Entre entusiasmada y nerviosa, escribí, como si fuera la carta a los Reyes Magos, a Sergio y a Goyo, los libreros al frente de la librería Grant, en Lavapiés, una de mis favoritas de Madrid, y relativamente cerca de casa, para pedirles los libros que recogería al día siguiente. Normalmente, a estas alturas del año tengo una lista de libros deseados que suelo comprar en la Feria del Libro, pero en la nueva realidad se celebrará, con suerte, en octubre, así que mi primera salida a una librería tenía que ser un día de fiesta grande, como el primero de la Feria, incluso con el mismo olor primaveral inconfundible. Para ello, aún debía vencer varios obstáculos físicos y mentales, atajar el miedo y la ansiedad que me producía lo que me iba a encontrar al salir, y atravesarlo. En esos momentos, el paseo que he repetido una y mil veces me parecía similar a escalar el Everest. Pero siempre vencen la ilusión y las ganas.

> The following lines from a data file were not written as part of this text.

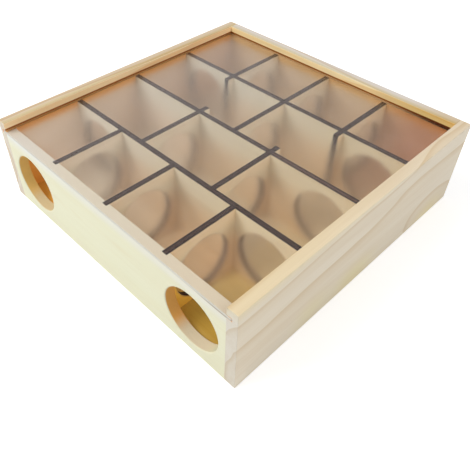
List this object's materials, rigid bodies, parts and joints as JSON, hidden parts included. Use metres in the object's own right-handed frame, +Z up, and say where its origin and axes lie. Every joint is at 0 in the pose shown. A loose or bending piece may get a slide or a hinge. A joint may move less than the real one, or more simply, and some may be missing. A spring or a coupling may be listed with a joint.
{
  "type": "wooden hamster house",
  "caption": "Flat wooden maze house for hamsters: pine box, plywood chambers joined by round doors, round entrances, clear sliding cover.",
  "frame": {"origin": "centre of the footprint, on the ground", "axes": "+X to the right, +Y to the back, +Z up; the entrances face -Y"},
  "size_m": [0.35, 0.35, 0.1],
  "materials": {
    "pine": "sanded, bare",
    "plywood": "bare faces, laser-burnt edges",
    "acrylic": "clear, slightly hazy",
    "beech": "bare"
  },
  "bodies": {
    "box": {"left_wall": "pine", "right_wall": "pine", "front_wall": "pine", "back_wall": "pine", "floor_panel": "plywood", "front_cross_divider": "plywood", "middle_cross_divider": "plywood", "rear_cross_divider": "plywood", "front_divider_left": "plywood", "front_divider_centre": "plywood", "front_divider_right": "plywood", "second_divider_left": "plywood", "second_divider_right": "plywood", "centre_divider": "plywood", "rear_divider_left": "plywood", "rear_divider_right": "plywood", "corner_dowels": "beech"},
    "cover": {"sliding_cover": "acrylic"}
  },
  "joints": [
    {"name": "cover_slide", "type": "slide", "parent": "box", "child": "cover", "axis": [0, -1, 0], "range_m": [0, 0.35]}
  ]
}
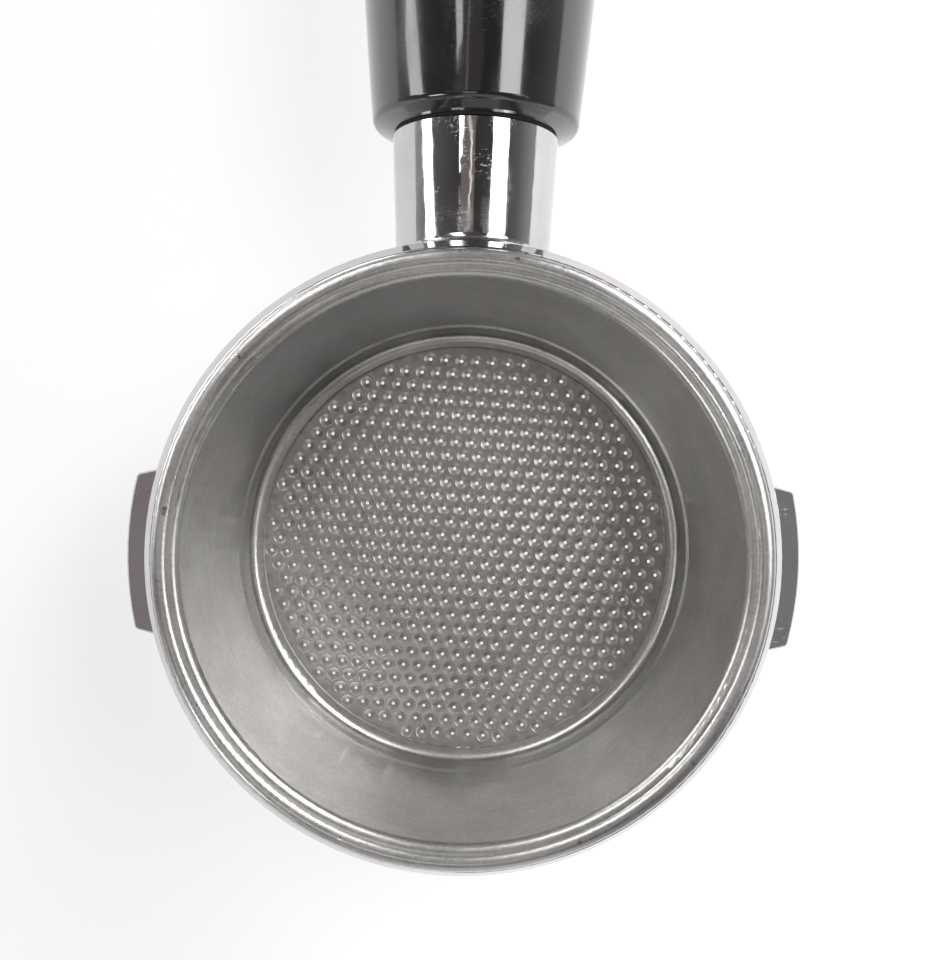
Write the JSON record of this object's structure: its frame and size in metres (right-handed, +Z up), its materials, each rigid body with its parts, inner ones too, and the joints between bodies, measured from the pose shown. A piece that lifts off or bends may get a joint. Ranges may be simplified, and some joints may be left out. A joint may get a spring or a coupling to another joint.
{
  "type": "portafilter",
  "caption": "Bottomless espresso portafilter: bayonet-lugged ring with an arm and moulded grip, a perforated filter basket and its retaining spring.",
  "frame": {"origin": "centre of the ring's flat base, on the cup axis", "axes": "+Z up the cup axis through the basket's mouth; +Y along the arm and the grip, away from the cup; the two bayonet lugs lie on +X and -X"},
  "size_m": [0.0762, 0.2033, 0.0309],
  "materials": {
    "chromed_body": "polished chrome over brass, fine scratches",
    "spring_steel": "drawn spring wire",
    "satin_steel": "satin stainless with drawing marks",
    "screen_steel": "satin stainless, punched holes with shallow dimples",
    "zinc_steel": "zinc-plated steel",
    "black_fibre": "matt black sealing washer",
    "black_phenolic": "polished black phenolic",
    "bush_brass": "turned brass",
    "black_cap": "moulded black plastic"
  },
  "bodies": {
    "holder": {"holder_body": "chromed_body", "tie_rod": "zinc_steel", "neck_washer": "black_fibre", "grip": "black_phenolic", "grip_bush": "bush_brass", "flat_washer": "zinc_steel", "spring_washer": "zinc_steel", "rod_nut": "zinc_steel", "end_cap": "black_cap"},
    "spring": {"retaining_spring": "spring_steel"},
    "basket": {"filter_basket": "satin_steel", "screen_disc": "screen_steel"}
  },
  "joints": [
    {"name": "basket_turn", "type": "hinge", "parent": "holder", "child": "spring", "pos_m": [0, 0, 0.0195], "axis": [0, 0, 1], "continuous": true},
    {"name": "basket_lift", "type": "slide", "parent": "spring", "child": "basket", "axis": [0, 0, 1], "range_m": [0, 0.04]}
  ]
}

A medida que avanzaba por la Ronda de Atocha, todo era reconocible pero nuevo al mismo tiempo. Desde ahí hasta la calle Miguel Servet, a la altura de Ronda de Valencia, empecé a ver barrio de nuevo y a callejear, aprovechando el respiro de la salida. El ambiente era más tranquilo que el que acababa de dejar atrás, con el sonido de los pájaros que a todas horas se escucha en los pueblos pequeños y últimamente tanto en Madrid.
Al llegar a la puerta de la librería, vi que el cierre metálico estaba a media altura, como si acabaran de abrir. Me asomé, y ahí estaban mis queridos libreros, que me hicieron el gesto de que pasara. Han sido las primeras personas conocidas a las que he visto cara a cara desde que decretaran al estado de alarma. Nos sonreímos con la mirada por encima de las mascarillas; eso es todo lo que podemos hacer de momento, de tocar y abrazar ya habrá tiempo.
Volver a tocar los libros
En un rincón se amontonaban las bolsitas de libros con los pedidos que les han solicitado estos días los lectores. Me contó Sergio que muchos no tienen prisa en recogerlos. Lo miré sorprendida. Yo sí lo necesitaba. Ir físicamente a la librería, charlar de la vida, de lo que hemos leído, de las próximas novedades editoriales. Gran parte de mi vida social, reducida a cero en estos últimos meses, tiene con frecuencia como escenario las librerías. Para mí volver a la normalidad era esto: comentar lo que ha estado pasando y cómo lo hemos vivido, compartir las experiencias de los últimos meses, preguntarnos por la familia y los amigos. El tiempo ha pasado, y mucho, por nosotros en cincuenta días de aislamiento. Hemos aprendido a lidiar con nuestras emociones, y la forma de sentir y ver el mundo es muy distinta. Pero ayer incluso tocar los libros a través de los guantes tuvo su encanto.
A pesar del miedo y la incertidumbre, volver a visitar una librería en estas circunstancias ha sido mi particular acto de resistencia personal frente a la crisis del sector editorial, para el que trabajo y del que vivo, acostumbrado a salir de situaciones extremas. Esperemos que el entusiasmo no decaiga. Yo, de momento, ya tengo mi botín de lecturas y mi dosis de relaciones sociales para unos cuantos días, y seguiré comprando en cada una de las pequeñas librerías de esta ciudad como si fueran las casetas de una nueva edición excepcional de la Feria del Libro de Madrid que se prolongará meses. Que la adversidad no termine con nuestros placeres cotidianos.